The Value of Community
What seems, now, like a few short months ago, I was drawn into a small community known as The Network Collective. This last week, we launched our paid membership service.
The first thing that must come to mind is that there will be training. Of course there will be training. A (minor) theme throughout the community launch among Eyvonne, Jordan, and I, is that the training on tap will be different from anything else out there. We all three have a great deal of respect for the existing training materials, and we all intend to continue to be involved in other training and education efforts. On the other hand, the style, tone, and content will be different at The Network Collective. The first series being launched are math for network engineers, a long conversation on network design, and a long conversation on communication skills. But training is, once again, a minor theme.
The major theme of The Network Collective is community.
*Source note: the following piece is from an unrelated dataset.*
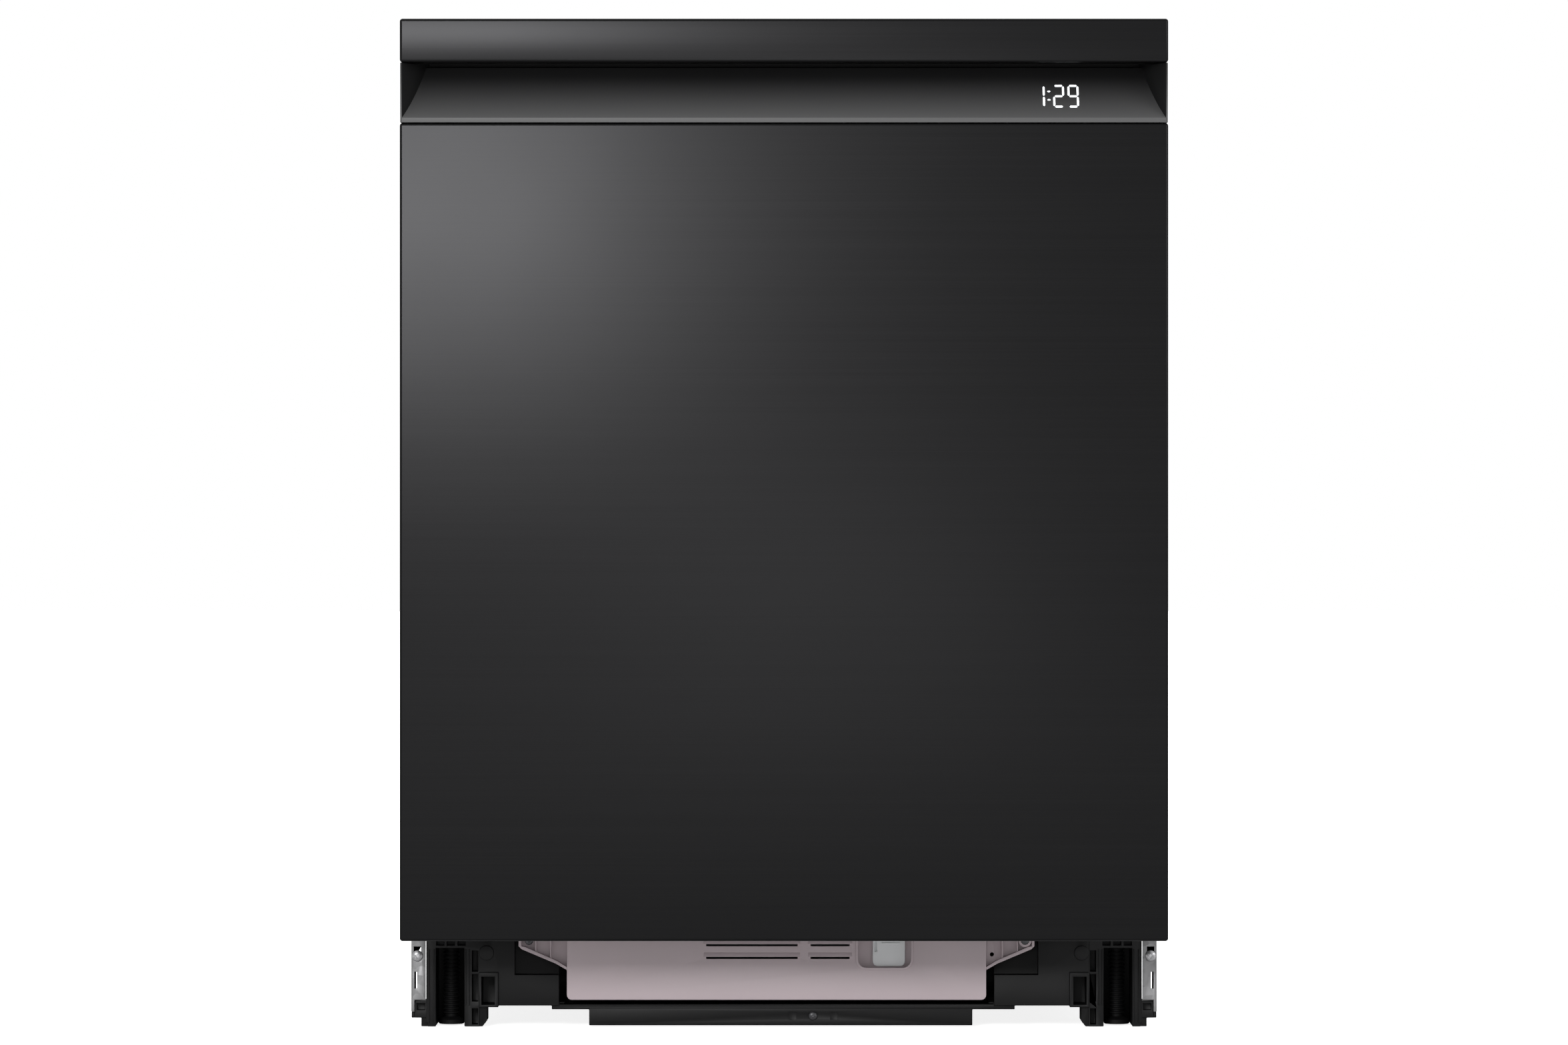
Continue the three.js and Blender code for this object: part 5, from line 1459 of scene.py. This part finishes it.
wheel_places = [(side * 262 * mm, y * mm) for y in (-150, 190) for side in (-1, 1)]
axle_z = 160.7 * mm
axle = [(0, 0), (3 * mm, 0), (3 * mm, 13.4 * mm)]
axle += [(2.4 * mm, 14 * mm), (2.4 * mm, 15.2 * mm), (0, 15.5 * mm)]
for x, y in wheel_places:
    side = math.copysign(1, x)
    inner, outer = sorted((side * (lower_half - 3 * mm), side * (lower_half + 3 * mm)))
    hanger = start_block(
        "wheel_hanger", (inner, y - 8 * mm, axle_z - 7 * mm), (outer, y + 8 * mm, lower_floor + 2 * mm)
    )
    choose(hanger, "EDGE", lambda place, way: abs(way.x) > 0.9 and place.z < axle_z)
    bpy.ops.mesh.bevel(offset=6.5 * mm, segments=6, profile=0.5)
    done()
    round_edges(hanger, 0.8 * mm)
    fittings.append(hanger)
    fittings.append(turned("axle", axle, (side * lower_half, y, axle_z), (side, 0, 0), 20))
lower_basket = join_pieces("lower_basket", [lower_basket, *fittings])
smooth_curves(50)
fit(lower_basket, "lower_rack", "coated_wire", nylon_coat, "lower_rack")

fixed_rod_z = lower_floor + 2 * mm
fixed_rod_ends = (-229.2 * mm, 255.2 * mm)
for node, x in (("fixed_tines_left", -190 * mm), ("fixed_tines_right", 112 * mm)):
    rod = [[(x, y, fixed_rod_z) for y in fixed_rod_ends]]
    teeth = [tine_points(x, y, fixed_rod_z) for y in tine_ys]
    wires = [bent_wire("rod", rod, 4 * mm, 2), bent_wire("teeth", teeth, side_wire, 2)]
    row = join_pieces(node + "_wires", wires)
    fit(row, "lower_rack", "coated_wire", nylon_coat, node)
for side, x in zip(("left", "right"), folding_xs):
    rod = [[(x, tine_ys[0] - 6 * mm, rod_z), (x, tine_ys[-1] + 6 * mm, rod_z)]]
    teeth = [tine_points(x, y, rod_z) for y in tine_ys]
    wires = [bent_wire("rod", rod, 4.4 * mm, 2), bent_wire("teeth", teeth, side_wire, 2)]
    row = join_pieces(f"tine_row_{side}_wires", wires)
    fit(row, f"tine_row_{side}", "coated_wire", nylon_coat, f"tine_row_{side}")

upper_half = 250 * mm
upper_floor, upper_rim = 508 * mm, 600 * mm
upper_basket = wire_rack(
    "upper_basket",
    "upper_rack",
    upper_floor,
    upper_rim,
    upper_half,
    even(-200 * mm, 230 * mm, 36 * mm),
    even(-222 * mm, 222 * mm, 44 * mm),
)
hangers = []
for side in (-1, 1):
    for y in (24.5 * mm, 190 * mm):
        inner, outer = sorted((side * (upper_half - 1.5 * mm), side * 264.4 * mm))
        hanger = start_block(
            "slide_hanger", (inner, y - 18 * mm, 551 * mm), (outer, y + 18 * mm, upper_rim)
        )
        choose(hanger, "EDGE", lambda place, way: abs(way.x) > 0.9)
        bpy.ops.mesh.bevel(offset=6 * mm, segments=5, profile=0.5)
        done()
        round_edges(hanger, 1 * mm, 2)
        hangers.append(hanger)
upper_basket = join_pieces("upper_basket", [upper_basket, *hangers])
smooth_curves(50)
fit(upper_basket, "upper_rack", "coated_wire", nylon_coat, "upper_rack")

tray_floor, tray_rim = 702 * mm, 742 * mm
tray_basket = wire_rack(
    "tray_basket",
    "cutlery_tray",
    tray_floor,
    tray_rim,
    upper_half,
    even(-205 * mm, 235 * mm, 24 * mm),
    even(-225 * mm, 225 * mm, 30 * mm),
)
runners = []
for side in (-1, 1):
    inner, outer = sorted((side * (upper_half - 1.5 * mm), side * (upper_half + 11 * mm)))
    runner = start_block("runner", (inner, -195 * mm, 716 * mm), (outer, 235 * mm, 722 * mm))
    choose(runner, "EDGE", lambda place, way: abs(way.z) > 0.9 and abs(place.x) > upper_half + 5 * mm)
    bpy.ops.mesh.bevel(offset=6 * mm, segments=5, profile=0.5)
    done()
    round_edges(runner, 0.8 * mm)
    runners.append(runner)
tray_basket = join_pieces("tray_basket", [tray_basket, *runners])
smooth_curves(50)
fit(tray_basket, "cutlery_tray", "coated_wire", nylon_coat, "cutlery_tray")

# ---------------------------------------------------------------- rack wheels
# Moulded wheels snap onto the lower rack's axles. Each has a smooth tread, a thin web with six openings and
# a hub, and they run on the tub's floor and then on the open door.

wheel_low, wheel_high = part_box("rack_wheel_front_left")
wheel_at = (wheel_low + wheel_high) / 2
wheel_outline = [(15 * mm, -5 * mm), (18.2 * mm, -5 * mm), (19 * mm, -4.2 * mm), (19 * mm, 4.2 * mm)]
wheel_outline += [(18.2 * mm, 5 * mm), (15 * mm, 5 * mm), (14.6 * mm, 2 * mm), (7.4 * mm, 2 * mm)]
wheel_outline += [(7 * mm, 5.8 * mm), (3.4 * mm, 5.8 * mm), (3.4 * mm, -5.8 * mm), (7 * mm, -5.8 * mm)]
wheel_outline += [(7.4 * mm, -2 * mm), (14.6 * mm, -2 * mm), (15 * mm, -5 * mm)]
wheel_turned = turned("rack_wheel", wheel_outline, wheel_at, (1, 0, 0), 48)
for i in range(6):
    angle = i * math.tau / 6
    at = wheel_at + Vector((0, math.cos(angle), math.sin(angle))) * 11 * mm
    opening = [(0, -4 * mm), (2.6 * mm, -4 * mm), (2.6 * mm, 4 * mm), (0, 4 * mm)]
    cut_with(wheel_turned, turned("opening", opening, at, (1, 0, 0), 20))
for corner, (x, y) in zip(("front_left", "front_right", "rear_left", "rear_right"), wheel_places):
    copy = bpy.data.objects.new(f"wheel_{corner}", wheel_turned.data.copy())
    copy.data.name = copy.name
    bpy.context.collection.objects.link(copy)
    choose(copy, "VERT", lambda place, normal: True)
    bpy.ops.transform.translate(value=Vector((x, y, axle_z)) - wheel_at)
    done()
    smooth_curves()
    fit(copy, f"rack_wheel_{corner}", "grey_plastic", grey_moulding, f"rack_wheel_{corner}")
bpy.data.objects.remove(wheel_turned)

# ---------------------------------------------------------------- cutlery basket
# An open moulded basket for the tall cutlery stands in the lower rack. Its walls are cut with rows of
# slots, and inner walls part it into four cells.

basket_low, basket_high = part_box("cutlery_basket")
basket = merged_copy("cutlery_basket", "tall_basket")
cell = (basket_high.y - basket_low.y - 2.2 * mm) / 4
slot_zs = [basket_low.z + rise * mm for rise in (12, 45, 78)]
slots = []
for column in range(20):
    part, place_in = divmod(column, 5)
    y = basket_low.y + 2.2 * mm + part * cell + (place_in + 0.5) * (cell - 2.2 * mm) / 5
    for z in slot_zs:
        near, far = basket_low.x - 2 * mm, basket_high.x + 2 * mm
        slots.append(start_block("slot", (near, y - 3 * mm, z), (far, y + 3 * mm, z + 25 * mm)))
for row in range(5):
    x = basket_low.x + 8 * mm + row * 14 * mm
    for z in slot_zs:
        near, far = basket_low.y - 2 * mm, basket_high.y + 2 * mm
        slots.append(start_block("slot", (x - 3 * mm, near, z), (x + 3 * mm, far, z + 25 * mm)))
cut_with(basket, join_pieces("slots", slots))
bevel_edges(basket, 0.35 * mm, 1)
smooth_curves()
fit(basket, "cutlery_basket", "grey_plastic", grey_moulding, "cutlery_basket")

# ---------------------------------------------------------------- door lining
# The lining is one stainless pressing: a pan with a dished middle, raised tracks for the lower rack's
# wheels and an opening for the latch. It is screwed to the front panel's returns.

door_stainless = brushed_metal("door_stainless", (0.5, 0.51, 0.52), (30, 600, 500), 0.28, 0.12, 0.00001)
lining = softened("door_liner", "door_lining", 0.5 * mm)
dish_beads = []
for left, right, bottom in ((-204, -176, 300), (176, 204, 300), (-60, 60, 590)):
    low, high = (left * mm, -273 * mm, bottom * mm), (right * mm, -270.6 * mm, 640 * mm)
    dish_beads.append(pressed_bead("dish_bead", low, high, (0, 1, 0)))
lining = join_pieces("door_lining", [lining, *dish_beads])
smooth_curves()
fit(lining, "door", "stainless", door_stainless, "door_liner")
button_head = [(0, 0.9 * mm), (1.8 * mm, 0.8 * mm), (3 * mm, 0.4 * mm), (3.3 * mm, 0)]
button_head += [(1.5 * mm, 0), (1.5 * mm, -4 * mm), (0, -4 * mm)]
hexagon_socket = [(0, 0.2 * mm), (1.1 * mm, 0.2 * mm), (1.3 * mm, 2 * mm), (0, 2 * mm)]
lining_screws = []
for x in (-281 * mm, 281 * mm):
    for z in (200 * mm, 420 * mm, 640 * mm):
        seat = (x, -254 * mm, z)
        screw = turned("lining_screw", button_head, seat, (0, 1, 0), 24)
        cut_with(screw, turned("socket", hexagon_socket, seat, (0, 1, 0), 6))
        lining_screws.append(screw)
lining_screws = join_pieces("lining_screws", lining_screws)
fit(lining_screws, "door", "screw_steel", bright_zinc)

# ---------------------------------------------------------------- touch strip
# The keys lie along the door's top edge under a strip of gloss black acrylic. Plain printed marks show
# where to press: ten rings for the programmes and a disc for the start key, each with a short bar in front.

gloss_acrylic, acrylic_tree, acrylic_shader = start_material("gloss_acrylic", (0.004, 0.004, 0.0045), 0.08)
acrylic_shader.inputs["Coat Weight"].default_value = 0.5
acrylic_grain = use_group(acrylic_tree, moulded_texture, Roughness=0.08, Drift=0.08, Pebbles=300.0)
acrylic_tree.links.new(acrylic_grain.outputs["Roughness"], acrylic_shader.inputs["Roughness"])
strip = softened("control_panel", "touch_strip", 0.4 * mm, 3)
fit(strip, "door", "gloss_black", gloss_acrylic, "control_panel")
strip_low, strip_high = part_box("control_panel")
key_y = (strip_low.y + strip_high.y) / 2
marks = []
start_key_x = 236
key_ring = [(3.1 * mm, 0), (3.1 * mm, 0.1 * mm), (4.1 * mm, 0.1 * mm), (4.1 * mm, 0)]
start_disc = [(0, 0.1 * mm), (5.2 * mm, 0.1 * mm), (5.2 * mm, 0)]
for x in (-236, -204, -172, -140, -108, -76, 76, 108, 140, 172, start_key_x):
    profile = start_disc if x == start_key_x else key_ring
    marks.append(turned("key_mark", profile, (x * mm, key_y, strip_high.z - 0.06 * mm), (0, 0, 1), 32))
    bar = start_block(
        "key_bar",
        ((x - 4) * mm, key_y - 10.4 * mm, strip_high.z - 0.1 * mm),
        ((x + 4) * mm, key_y - 9.6 * mm, strip_high.z + 0.04 * mm),
    )
    marks.append(bar)
marks = join_pieces("key_marks", marks)
printed = moulded_plastic("printed_marks", (0.55, 0.56, 0.57), 0.5, drift=0.1)
fit(marks, "door", "white_plastic", printed)

# ---------------------------------------------------------------- latch and hinges
# A moulded latch in the door's top edge closes on the tub's hook. Stamped steel arms on pivots carry the
# door at its lower corners.

latch = softened("door_latch", "latch_case", 0.6 * mm)
fit(latch, "door", "black_plastic", black_moulding, "door_latch")
for side in ("left", "right"):
    arm = softened(f"hinge_arm_{side}", f"hinge_strap_{side}", 0.4 * mm)
    fit(arm, "door", "zinc_steel", galvanised, f"hinge_arm_{side}")

# ---------------------------------------------------------------- detergent and rinse-aid dispenser
# A moulded unit set into the lining: a sliding lid over the detergent cup, and a screw cap with a bar grip
# on the rinse-aid tank.

dispenser = softened("dispenser_body", "dispenser_case", 0.8 * mm)
grooves = []
for i in range(5):
    z = (486 + i * 4) * mm
    grooves.append(start_block("groove", (-70 * mm, -268.7 * mm, z), (50 * mm, -266 * mm, z + 1.2 * mm)))
cut_with(dispenser, join_pieces("grooves", grooves))
window = turned(
    "level_window",
    [(0, 0.35 * mm), (5 * mm, 0.3 * mm), (6.4 * mm, 0), (6.4 * mm, -1 * mm), (0, -1 * mm)],
    (40 * mm, -268 * mm, 388 * mm),
    (0, 1, 0),
    32,
)
dispenser = join_pieces("dispenser_case", [dispenser, window])
smooth_curves()
fit(dispenser, "door", "grey_plastic", grey_moulding, "dispenser_body")
lid = softened("dispenser_lid", "detergent_lid", 0.8 * mm, 3)
fit(lid, "dispenser_lid", "white_plastic", white_moulding, "dispenser_lid")
cap_low, cap_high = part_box("rinse_cap")
cap_at = ((cap_low.x + cap_high.x) / 2, cap_low.y, (cap_low.z + cap_high.z) / 2)
deep = cap_high.y - cap_low.y
cap = turned(
    "rinse_aid_cap",
    [(0, 0), (19.4 * mm, 0), (20 * mm, 0.6 * mm), (20 * mm, deep - 4.2 * mm), (19.4 * mm, deep - 3.6 * mm)]
    + [(17 * mm, deep - 3.6 * mm), (16.4 * mm, deep - 4.4 * mm), (0, deep - 4.4 * mm)],
    cap_at,
    (0, 1, 0),
    48,
)
bar = start_block(
    "cap_grip",
    (cap_at[0] - 16 * mm, cap_high.y - 5.5 * mm, cap_at[2] - 2.5 * mm),
    (cap_at[0] + 16 * mm, cap_high.y, cap_at[2] + 2.5 * mm),
)
choose(bar, "FACE", lambda place, normal: normal.y > 0.9)
bpy.ops.transform.resize(value=(0.82, 1, 0.6))
done()
round_edges(bar, 0.8 * mm, 3, 20)
cap = join_pieces("rinse_aid_cap", [cap, bar])
smooth_curves()
blue_moulding = moulded_plastic("blue_moulding", (0.02, 0.11, 0.33), 0.38, drift=0.12, depth=0.00003)
fit(cap, "rinse_cap", "blue_plastic", blue_moulding, "rinse_cap")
Consider the position of the “average” network engineer. You are either the expert, or one of a few experts, on a topic very few people care about in your organization. What you build is largely seen as an opaque money pit—a cost center no-one understands. By the way—if you think the situation is any better when working at a vendor or a hyperscaler, you are wrong. There are different kinds of problems, but there are still problems.
The value of community can hardly be overstated, particularly when living in a progress driven world that tends to underrate and “eat” longer term relationships. Being in a strong community can help you learn by being around smart people, deal with living in a toxic culture, skip the hype cycle, and cultivate questions. Making contact with others, taking others seriously, treating one another with respect (remember General Howe’s Dog?), and looking beyond the competition, are all important parts of building, and keeping, a community around you.
A strong community might even help you learn that all of us are just people—no capes, no wands.
The Network Collective is more than training, and more than a neat technology podcast. It is a community.